Hearst Museum 1-23591
lump
California, Monterey County, CA-Mnt-159
Collected by Eugene A. Golomshtok, 1921





















Hearst Museum 1-23556
spear point, broken
California, Monterey County, CA-Mnt-159
Collected by Eugene A. Golomshtok, 1921

An interesting contribution for the 2014 Day of Archaeology tells that Golomshtok was affiliated with the University of Pennsylvania Museum from 1930 to around 1938, a period he used to travel several times back to Russia on archaeological and ethnographic expeditions. Pre-war times were a period of turmoil in Europe and despite more than one agreement between Germany and Russia, he was no longer able to secure a working visa after 1934.
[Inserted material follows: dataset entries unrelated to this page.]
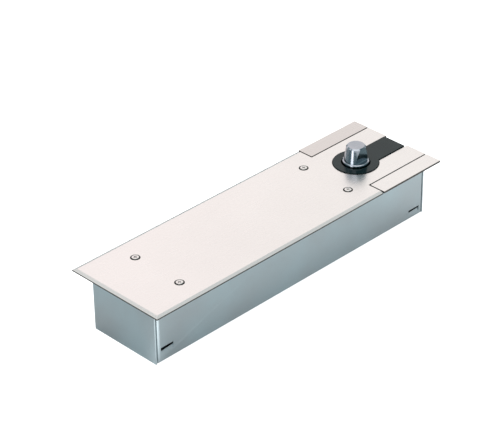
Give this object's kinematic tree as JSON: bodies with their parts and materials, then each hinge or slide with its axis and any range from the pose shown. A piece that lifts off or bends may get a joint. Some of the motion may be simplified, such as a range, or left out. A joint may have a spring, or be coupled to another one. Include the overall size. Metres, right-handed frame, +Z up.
{
  "type": "floor spring door closer",
  "caption": "Floor spring door closer: conical flatted spindle on a heart cam, sprung oil cylinder in a plated cement box under a bevelled stainless cover.",
  "frame": {"origin": "on the spindle's axis, level with the top of the cover plate and the finished floor", "axes": "+X along the box towards the end by the spindle, +Y across the box, +Z up along the spindle"},
  "size_m": [0.3575, 0.1076, 0.0786],
  "materials": {
    "satin_stainless": "fine lengthwise brushed grain, satin",
    "black_plastic": "fine moulded texture, matte",
    "zinc_sheet": "blue-bright zinc plate, soft sheen",
    "cover_screw_steel": "turned, bright",
    "plated_forging": "bright zinc plate on a turned and milled forging",
    "cast_housing": "sand cast, machined faces",
    "plain_steel": "machined, oiled",
    "plated_fasteners": "zinc plated",
    "bearing_steel": "ground and polished",
    "cage_brass": "turned",
    "spring_steel": "oil tempered and shot peened",
    "seal_rubber": "moulded"
  },
  "bodies": {
    "floor_box": {"box_trough": "zinc_sheet", "box_end_near": "zinc_sheet", "box_end_far": "zinc_sheet", "cover_brackets": "zinc_sheet", "cover_plate": "satin_stainless", "filler_strip_back": "satin_stainless", "filler_strip_front": "satin_stainless", "spindle_surround": "black_plastic", "cover_screws": "cover_screw_steel", "closer_housing": "cast_housing", "bearing_cover": "cast_housing", "cover_gasket": "seal_rubber", "bearing_cover_screws": "plated_fasteners", "oil_filler_plug": "plated_fasteners", "filler_seal": "cage_brass", "housing_screws": "plated_fasteners", "weld_nuts": "plated_fasteners", "levelling_screws": "plated_fasteners", "lower_thrust_race": "bearing_steel", "upper_bearing_ring": "bearing_steel", "shaft_seal": "seal_rubber", "rod_guide": "plain_steel", "rod_seal": "seal_rubber", "guide_ring": "bearing_steel", "far_end_cap": "plain_steel", "cap_o_ring": "seal_rubber", "outer_spring": "spring_steel", "inner_spring": "spring_steel"},
    "spindle": {"camshaft": "plated_forging", "upper_thrust_race": "bearing_steel"},
    "thrust_set": {"thrust_balls": "bearing_steel", "thrust_cage": "cage_brass"},
    "needle_set": {"bearing_needles": "bearing_steel", "needle_cage": "cage_brass"},
    "carriage": {"carriage_plate_upper": "plain_steel", "carriage_plate_lower": "plain_steel", "carriage_spacer": "plain_steel", "roller_pins": "bearing_steel", "carriage_rivets": "bearing_steel", "piston_rod": "bearing_steel", "piston": "plain_steel", "piston_ring": "seal_rubber", "piston_nut": "plated_fasteners", "check_retainer": "bearing_steel"},
    "main_roller": {"main_roller": "bearing_steel"},
    "counter_roller": {"counter_roller": "bearing_steel"},
    "check_ball": {"check_ball": "bearing_steel"},
    "force_adjuster": {"force_adjuster": "plated_fasteners"},
    "spring_seat": {"spring_seat": "plain_steel"},
    "closing_valve_ring": {"closing_valve_o_ring": "seal_rubber"},
    "closing_valve": {"closing_speed_valve": "cage_brass"},
    "latching_valve_ring": {"latching_valve_o_ring": "seal_rubber"},
    "latching_valve": {"latching_speed_valve": "cage_brass"}
  },
  "joints": [
    {"name": "spindle_turn", "type": "hinge", "parent": "floor_box", "child": "spindle", "pos_m": [0, 0, 0], "axis": [0, 0, 1], "range_deg": [0, 130], "stiffness_Nm_per_rad": 1.9, "springref_deg": -5.73},
    {"name": "thrust_set_turn", "type": "hinge", "parent": "floor_box", "child": "thrust_set", "pos_m": [0, 0, -0.0475], "axis": [0, 0, 1], "range_deg": [0, 65]},
    {"name": "needle_set_turn", "type": "hinge", "parent": "floor_box", "child": "needle_set", "pos_m": [0, 0, -0.015], "axis": [0, 0, 1], "range_deg": [0, 60]},
    {"name": "carriage_slide", "type": "slide", "parent": "floor_box", "child": "carriage", "axis": [-1, 0, 0], "range_m": [0, 0.011], "deforming": ["outer_spring", "inner_spring"]},
    {"name": "main_roller_spin", "type": "hinge", "parent": "carriage", "child": "main_roller", "pos_m": [-0.016, 0, -0.033], "axis": [0, 0, 1], "continuous": true},
    {"name": "counter_roller_spin", "type": "hinge", "parent": "carriage", "child": "counter_roller", "pos_m": [0.03123, 0, -0.033], "axis": [0, 0, 1], "continuous": true},
    {"name": "check_ball_lift", "type": "slide", "parent": "carriage", "child": "check_ball", "axis": [1, 0, 0], "range_m": [0, 0.0012]},
    {"name": "force_adjuster_turn", "type": "hinge", "parent": "floor_box", "child": "force_adjuster", "pos_m": [-0.26, 0, -0.033], "axis": [1, 0, 0], "range_deg": [0, 2304]},
    {"name": "spring_seat_slide", "type": "slide", "parent": "floor_box", "child": "spring_seat", "axis": [-1, 0, 0], "range_m": [0, 0.008], "deforming": ["outer_spring", "inner_spring"]},
    {"name": "closing_valve_lift", "type": "slide", "parent": "floor_box", "child": "closing_valve_ring", "axis": [0, 0, 1], "range_m": [0, 0.0015]},
    {"name": "closing_valve_turn", "type": "hinge", "parent": "closing_valve_ring", "child": "closing_valve", "pos_m": [-0.078, 0.01, -0.012], "axis": [0, 0, 1], "range_deg": [0, 540]},
    {"name": "latching_valve_lift", "type": "slide", "parent": "floor_box", "child": "latching_valve_ring", "axis": [0, 0, 1], "range_m": [0, 0.0015]},
    {"name": "latching_valve_turn", "type": "hinge", "parent": "latching_valve_ring", "child": "latching_valve", "pos_m": [-0.078, -0.01, -0.012], "axis": [0, 0, 1], "range_deg": [0, 540]}
  ],
  "couplings": [
    {"joint": "thrust_set_turn", "follows": "spindle_turn", "ratio": 0.5},
    {"joint": "needle_set_turn", "follows": "spindle_turn", "ratio": 0.4539},
    {"joint": "carriage_slide", "follows": "spindle_turn", "m_per_rad": 0.004848},
    {"joint": "force_adjuster_turn", "follows": "spring_seat_slide", "rad_per_m": 5026.5},
    {"joint": "closing_valve_turn", "follows": "closing_valve_lift", "rad_per_m": 6283.1},
    {"joint": "latching_valve_turn", "follows": "latching_valve_lift", "rad_per_m": 6283.1}
  ]
}
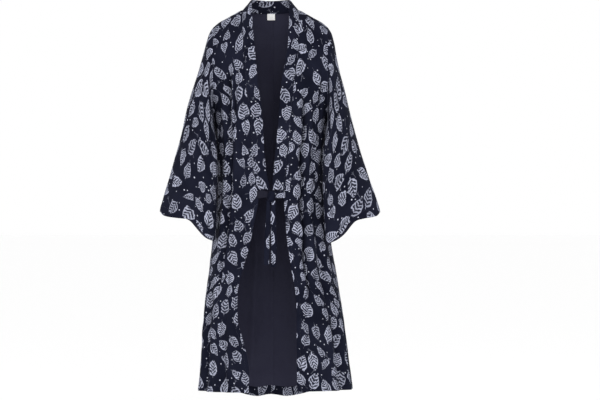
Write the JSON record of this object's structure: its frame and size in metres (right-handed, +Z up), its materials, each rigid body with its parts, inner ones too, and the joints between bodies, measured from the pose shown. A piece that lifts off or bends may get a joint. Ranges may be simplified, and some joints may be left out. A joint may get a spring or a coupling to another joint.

He spent the following years reading all possible Russian archaeological literature available in the United States and, in 1938, published The Old Stone Age in European Russia that he hoped to be especially useful to those who did not know the Russian language. Golomshtok' thorough survey was highly praised by many reviewers, notably by Sir Gordon Child, but surprisingly it remained the last of his publications. Eugene Golomshtok died in 1950.